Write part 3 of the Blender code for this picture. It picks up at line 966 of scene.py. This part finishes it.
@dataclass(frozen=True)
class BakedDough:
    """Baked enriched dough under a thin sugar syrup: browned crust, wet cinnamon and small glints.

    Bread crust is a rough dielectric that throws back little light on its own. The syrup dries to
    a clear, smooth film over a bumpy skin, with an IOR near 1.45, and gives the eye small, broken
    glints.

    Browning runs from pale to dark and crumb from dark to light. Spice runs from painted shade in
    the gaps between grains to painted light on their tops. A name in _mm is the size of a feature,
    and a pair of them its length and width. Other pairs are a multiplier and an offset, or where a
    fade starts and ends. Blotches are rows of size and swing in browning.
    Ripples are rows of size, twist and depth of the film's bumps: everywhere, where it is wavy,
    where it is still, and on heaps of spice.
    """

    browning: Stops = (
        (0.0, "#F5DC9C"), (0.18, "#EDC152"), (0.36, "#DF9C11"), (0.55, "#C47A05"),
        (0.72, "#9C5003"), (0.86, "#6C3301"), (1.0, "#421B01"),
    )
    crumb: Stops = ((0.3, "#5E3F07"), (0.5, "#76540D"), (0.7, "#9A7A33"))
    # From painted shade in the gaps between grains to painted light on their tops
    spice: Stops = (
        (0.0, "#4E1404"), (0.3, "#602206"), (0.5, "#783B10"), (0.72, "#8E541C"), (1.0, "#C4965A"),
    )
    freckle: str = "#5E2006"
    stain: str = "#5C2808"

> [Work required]
Copy the material above verbatim.

> [Worked answer]
Write part 3 of the Blender code for this picture. It picks up at line 966 of scene.py. This part finishes it.
@dataclass(frozen=True)
class BakedDough:
    """Baked enriched dough under a thin sugar syrup: browned crust, wet cinnamon and small glints.

    Bread crust is a rough dielectric that throws back little light on its own. The syrup dries to
    a clear, smooth film over a bumpy skin, with an IOR near 1.45, and gives the eye small, broken
    glints.

    Browning runs from pale to dark and crumb from dark to light. Spice runs from painted shade in
    the gaps between grains to painted light on their tops. A name in _mm is the size of a feature,
    and a pair of them its length and width. Other pairs are a multiplier and an offset, or where a
    fade starts and ends. Blotches are rows of size and swing in browning.
    Ripples are rows of size, twist and depth of the film's bumps: everywhere, where it is wavy,
    where it is still, and on heaps of spice.
    """

    browning: Stops = (
        (0.0, "#F5DC9C"), (0.18, "#EDC152"), (0.36, "#DF9C11"), (0.55, "#C47A05"),
        (0.72, "#9C5003"), (0.86, "#6C3301"), (1.0, "#421B01"),
    )
    crumb: Stops = ((0.3, "#5E3F07"), (0.5, "#76540D"), (0.7, "#9A7A33"))
    # From painted shade in the gaps between grains to painted light on their tops
    spice: Stops = (
        (0.0, "#4E1404"), (0.3, "#602206"), (0.5, "#783B10"), (0.72, "#8E541C"), (1.0, "#C4965A"),
    )
    freckle: str = "#5E2006"
    stain: str = "#5C2808"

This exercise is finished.